NB: The Netherlands Antilles as such ceased to exist in October 2010. This page deals with Curaçao, the largest component of the jurisdiction, which has taken its place in many respects.

Under the legislation which applied until 2002, in order to qualify for offshore status a Netherlands Antilles entity had to be wholly owned by non-residents, and its income had to arise outside the jurisdiction. However, various business sectors had specially favourable taxation regimes which reflect their international nature. These special regimes are described in this section along with the tax treatment of offshore corporations as such.

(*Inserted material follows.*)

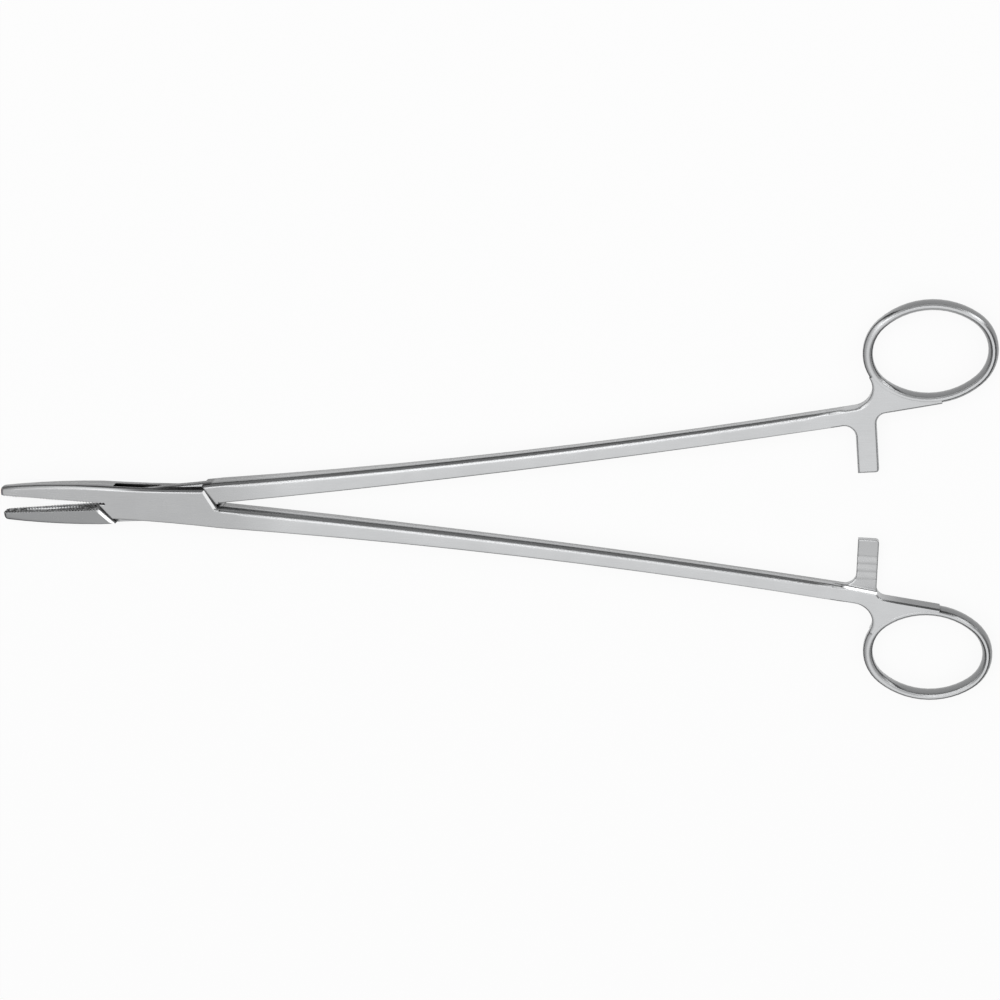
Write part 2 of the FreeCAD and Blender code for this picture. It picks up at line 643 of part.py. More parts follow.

In December 1999 the Netherlands Antilles adopted new legislation under the heading of The New Fiscal Framework (NFF). This legislation was intended to avert inclusion on the OECD's threatened 'black-list' of errant offshore jurisdictions in 2000. The NFF involved the abolition of the distinction between offshore and onshore companies, at least for new formations, the introduction of a new company form named NABV (Nederlands Antilliaanse Besloten Vennootschap) which can be tax-exempt but which does not benefit from tax treaties, the introduction of a 10% withholding tax on dividends (not in fact being put into effect), and the reduction of the profits tax rate to 30% (plus 15% municipal surcharge). See Forms of Company for details of the conditions under which an NABV can request exemption from profits tax and withholding tax. Under the NFF, a 100% participation exemption has been introduced for profits derived from shareholdings in resident companies and qualifying Dutch-resident companies. The exemption is 95% for shareholdings in other non-resident companies.

Other provisions under the NFF and the revised 'BRK' (tax treaty with the Netherlands) include:

  • dividends from a Dutch corporation to Curaçao corporate shareholders, who own at least 25% of the shares in the Dutch corporation, will be exempted from Dutch dividend withholding tax, provided that the dividend is subject to Curaçao tax at a rate of at least 8.3%.
  • the Dutch corporation will have to withhold 8.3% dividend withholding tax from the gross dividend. The 8.3% which has been withheld upon the dividend distribution in the Netherlands can be credited against tax in Curaçao.
  • dividends and capital gains derived from shareholdings in a Netherlands corporation will be exempted from additional profit tax in Curaçao provided that the shareholding amounts to at least 25% and that 8.3% Curaçao tax is paid on the gross amount of dividends received.
  • dividends paid by Dutch corporations to Curaçao corporations unable to take advantage of the participation exemption will be subject to 15% Dutch dividend withholding tax. Existing Curaçao offshore corporations may elect for the new dividend treatment.
  • the activities of an exempted company (NABV) will be restricted to investments in debt instruments, securities and deposits
  • for Curaçao corporations incorporated before June 30, 1999, subject to profit tax and having a book year which ends before 1st January 2002, the grandfathering rules with respect to the offshore regime will remain applicable until 2019 as long as the company continues to have substantial business.